Segments for the SLS solid rocket boosters started arriving at KSC in April, with the remainder expected to arrive by train from Northrop Grumman’s Utah factory in the summer. Work continues on the Orion spacecraft for Artemis 3, including mating its crew capsule and service module in the summer.
But while those preparations continue, the agency has provided few details about the revised mission profile. Even high-level details, like the planned orbit for the mission and its duration, have yet to be announced by NASA.
The change in the mission from a lunar flight to one in LEO is unlikely to require significant changes to Orion itself. “From an Orion perspective, it’s not much different,” said Howard Hu, NASA Orion program manager, in an interview shortly before the Artemis 2 launch. Most of the work, he said, involved reanalyzing various abort scenarios and ensuring sufficient power and thermal control for the spacecraft in Earth orbit.
There may be changes, though, to SLS. Artemis 3 was to use the final Interim Cryogenic Propulsion Stage, or ICPS, a stage based on the Delta 4 upper stage. With NASA canceling the Exploration Upper Stage intended for later SLS launches, and with Artemis 3 now remaining in low Earth orbit, there has been discussion about flying SLS without an upper stage, preserving the ICPS for Artemis 4 and giving engineers more time to modify the Centaur upper stage for later Artemis missions.

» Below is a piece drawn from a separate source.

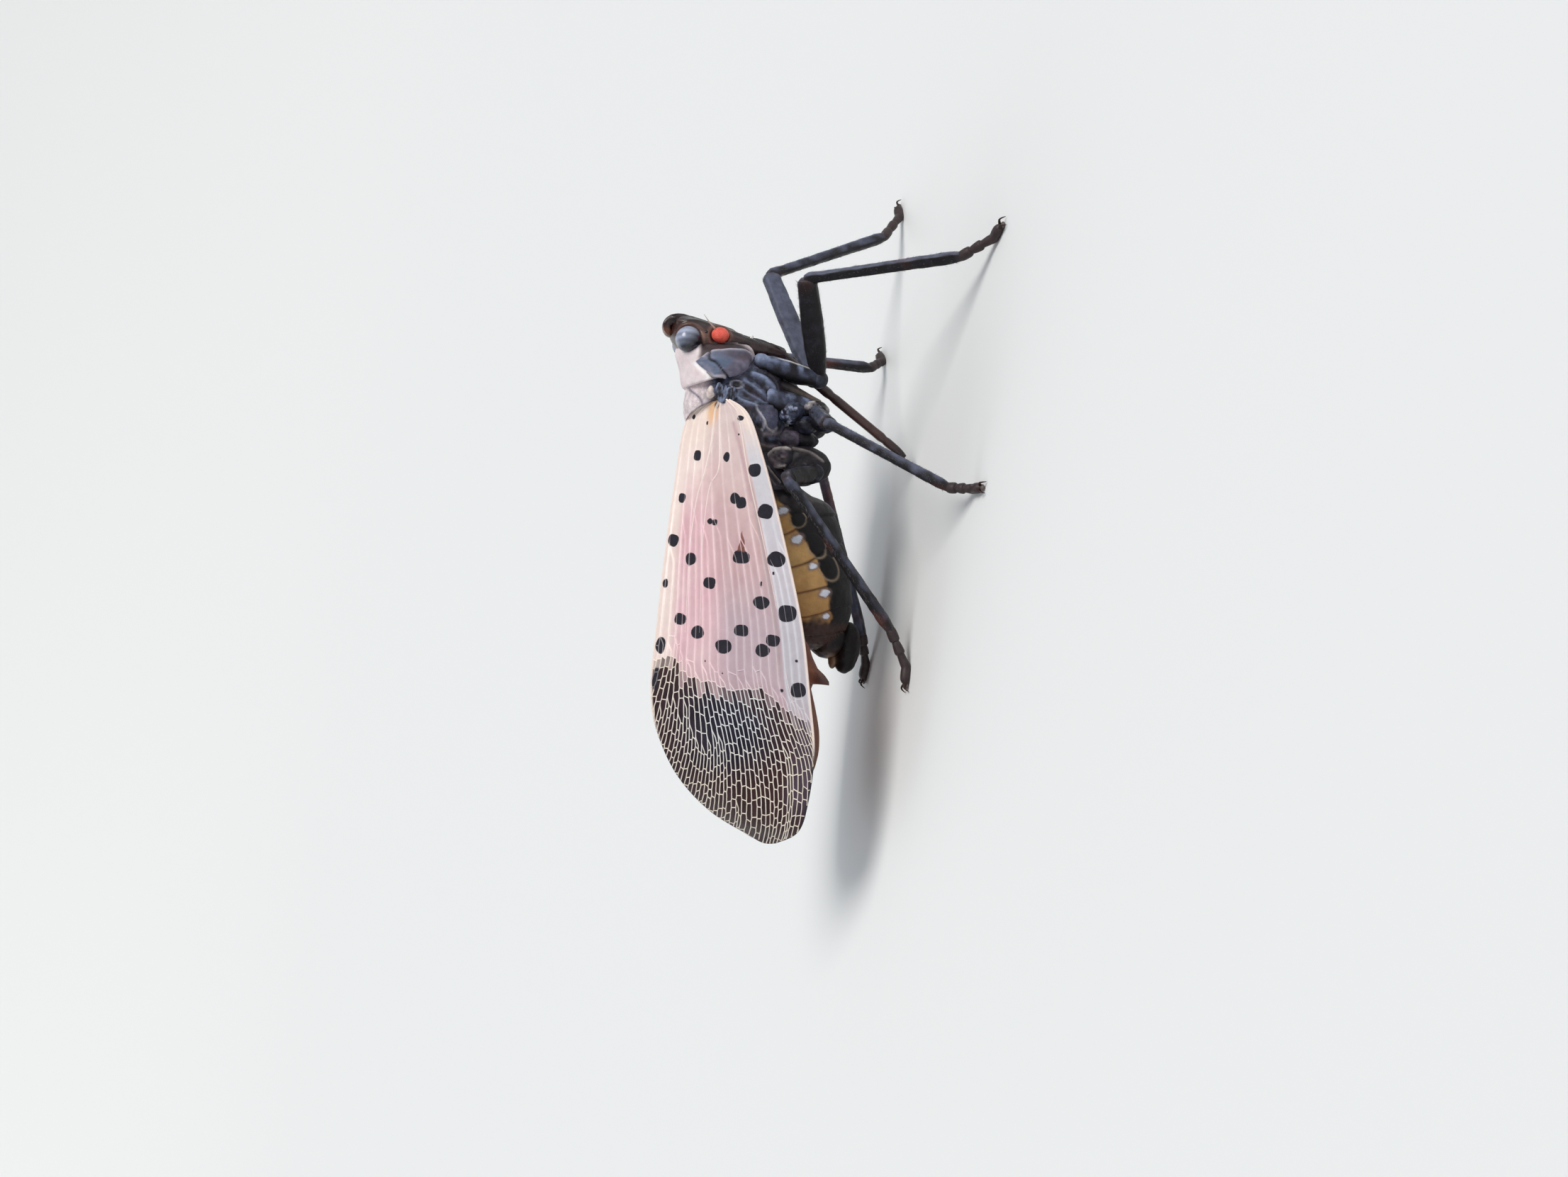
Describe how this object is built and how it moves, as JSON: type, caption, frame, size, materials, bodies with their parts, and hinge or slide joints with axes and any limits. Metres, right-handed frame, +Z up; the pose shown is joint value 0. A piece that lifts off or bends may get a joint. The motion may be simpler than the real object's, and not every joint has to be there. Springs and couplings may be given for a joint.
{
  "type": "spotted lanternfly",
  "caption": "Spotted lanternfly at rest, wings folded like a roof over its body, beak under it and feet flat on the floor.",
  "frame": {"origin": "centre of the bounding box in plan, on the floor that the feet stand on", "axes": "+X forwards, the way the head faces; +Y to the insect's left; +Z up"},
  "size_m": [0.0336, 0.0202, 0.0131],
  "materials": {
    "forewing": "pinkish cream membrane with black spots, a pale net over black at the tip",
    "hindwing": "reddish-brown membrane",
    "eye": "glossy grey-black",
    "antenna": "bright red-orange, finely pitted",
    "tegula": "chalky white",
    "leg_cuticle": "dark brown-black with short pale hairs",
    "waxy_cuticle": "blue-grey with a waxy bloom",
    "head_cuticle": "dark maroon-brown, slightly shiny",
    "pronotum": "pinkish white to lavender grey, waxy",
    "abdomen": "yellow-orange with dark bands and white wax spots",
    "tail_cuticle": "black, finely hairy"
  },
  "bodies": {
    "root": {"abdomen": "abdomen", "antenna_left": "antenna", "antenna_right": "antenna", "coxa_fore_left": "waxy_cuticle", "coxa_fore_right": "waxy_cuticle", "coxa_hind_left": "waxy_cuticle", "coxa_hind_right": "waxy_cuticle", "coxa_mid_left": "waxy_cuticle", "coxa_mid_right": "waxy_cuticle", "eye_left": "eye", "eye_right": "eye", "femur_fore_left": "leg_cuticle", "femur_fore_right": "leg_cuticle", "femur_hind_left": "leg_cuticle", "femur_hind_right": "leg_cuticle", "femur_mid_left": "leg_cuticle", "femur_mid_right": "leg_cuticle", "forewing_left": "forewing", "forewing_right": "forewing", "head": "head_cuticle", "hindwing_left": "hindwing", "hindwing_right": "hindwing", "pronotum": "pronotum", "rostrum": "head_cuticle", "tarsus_fore_left": "leg_cuticle", "tarsus_fore_right": "leg_cuticle", "tarsus_hind_left": "leg_cuticle", "tarsus_hind_right": "leg_cuticle", "tarsus_mid_left": "leg_cuticle", "tarsus_mid_right": "leg_cuticle", "tegula_left": "tegula", "tegula_right": "tegula", "terminalia": "tail_cuticle", "thorax": "waxy_cuticle", "tibia_fore_left": "leg_cuticle", "tibia_fore_right": "leg_cuticle", "tibia_hind_left": "leg_cuticle", "tibia_hind_right": "leg_cuticle", "tibia_mid_left": "leg_cuticle", "tibia_mid_right": "leg_cuticle"}
  },
  "joints": []
}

The concept of operations for the Artemis 3 mission remains uncertain. “What our ultimate goal would be is to be able to do the orbital rendezvous, proxops, maybe docking with both providers,” Kent Chojnacki, deputy program manager for NASA’s Human Landing System (HLS) program, said in another interview just before the Artemis 2 launch.
That coordination will be challenging. “We have to find a common orbit. We have to find a common launch opportunity, and orchestrating a launch of an SLS, two HLSs will be some kind of feat,” he said. “We’re working on what the art of the possible is there.”
When NASA announced the revised Artemis 3 mission, the agency said another objective of the mission would be to test lunar spacesuits being developed by Axiom Space. However, the company said at the Space Symposium in April it was still awaiting details about how those tests would work.
“We’ve provided the agency with a number of options” for testing the suit on Artemis 3, said Russell Ralston, senior vice president and general manager of extravehicular activity at Axiom. “It would certainly be a valuable exercise, but we just don’t have the specifics at this time.”
That test could instead take place on the space station. “The agency has made it clear we’re going to fly a suit next year,” said Jonathan Cirtain, president and chief executive of Axiom Space. “Is that to the International Space Station? Is that with the HLS providers? To be determined.”
Another unknown is the crew for Artemis 3. NASA announced the Artemis 2 crew in April 2023 ahead of a launch then planned for late 2024. The agency, though, has not revealed a crew for the mission.
“I believe we’re not far away from announcing the Artemis 3 crew,” NASA Administrator Jared Isaacman said in an April 30 ABC News interview. “When you think about your timing, when you’re a year-plus out from a mission, that’s when you want to get them into training.”
All those uncertainties have raised doubts about the schedule for Artemis 3. NASA said in February it was targeting a launch by mid-2027.
“Our direction is no earlier than March, no later than June” of 2027, Chojnacki said of the Artemis 3 schedule.
More recently, though, Isaacman has suggested the mission would slip to late 2027. “I’ve received responses from both [HLS] vendors, both SpaceX and Blue Origin, to meet our needs for a late 2027 rendezvous and docking, and test the interoperability of both landers, in advance of a landing attempt in 2028,” he said at a hearing of a House appropriations subcommittee April 27.
“You’re talking some time mid to late 2027 when Artemis 3 would launch,” he said in the ABC News interview.
A slip to late 2027 would make it unlikely that NASA could attempt two human lunar landing missions in 2028. In the announcement about the revised Artemis 3 plans in February, the agency talked about launching missions on a cadence of every 10 months. However, if the launch of Artemis 3 slips beyond April 2027, the agency won’t be able to fly both Artemis 4 and 5 in 2028 even if it manages to launch later missions every 10 months.
Isaacman, at the House hearing, stuck to the goal of two crewed lunar landing attempts in 2028, saying the agency had sufficient funding to do so. “Maybe two at bats in 2028,” he said.